La obra también permite seguir las sorprendentes odiseas de algunas legiones, como la Legio IX Hispana, que desapareció sin dejar rastro tras haber desempeñado un papel fundamental en la conquista del norte de Britania en tiempos del gobernador Agrícola (78-84), o la ya citada Legio XII Fulminata, una compañía con un historial aciago, marcado por la ignominia: en el año 62, durante el conflicto romano-parto, fue duramente derrotada en la batalla de Rhandea. Una década más tarde, en la primera guerra judeo-romana, su dignidad se arrastró todavía más por el fango, cayendo de forma vergonzosa en Bet Horón.
"Flavio Josefo afirma que se perdieron 5.300 soldados de infantería y 480 de caballería, unas pérdidas enormes para un ejército de Roma y, de hecho, las más altas sufridas en una provincia que en teoría se hallaba bajo control romano. Y aún más preocupante era el hecho de que el enemigo había sufrido muy pocas bajas", resume el Guy de la Bédoyère..

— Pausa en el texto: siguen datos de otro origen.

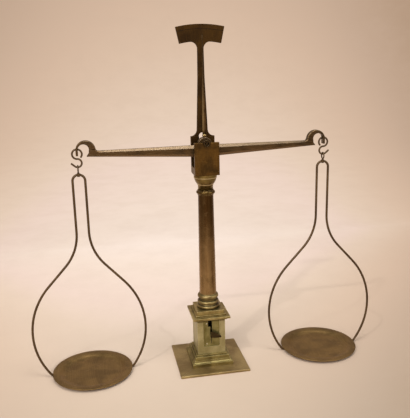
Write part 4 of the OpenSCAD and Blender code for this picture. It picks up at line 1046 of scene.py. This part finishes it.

Aunque no todos los miembros de esta unidad quedaron deshonrados. Cayo Velio Rufo, primipilo —el centurión de más alto rango— de dicha legión, recibió la corona vallaris, la "corona castrense", además de collares, medallas y brazaletes de Vespasiano y Tito por ser el primer hombre en superar las murallas durante la guerra judeo-romana de 66-70. Tales honores, sin embargo, no sirvieron para limpiar la manchada reputación de su compañía. Dos décadas más tarde fue condecorado de nuevo por su papel en varios asedios durante la guerra contra varias tribus de Europa central, como los marcomanos. Su destacable carrera fue conmemorada en una estela hallada en Baalbek (Siria).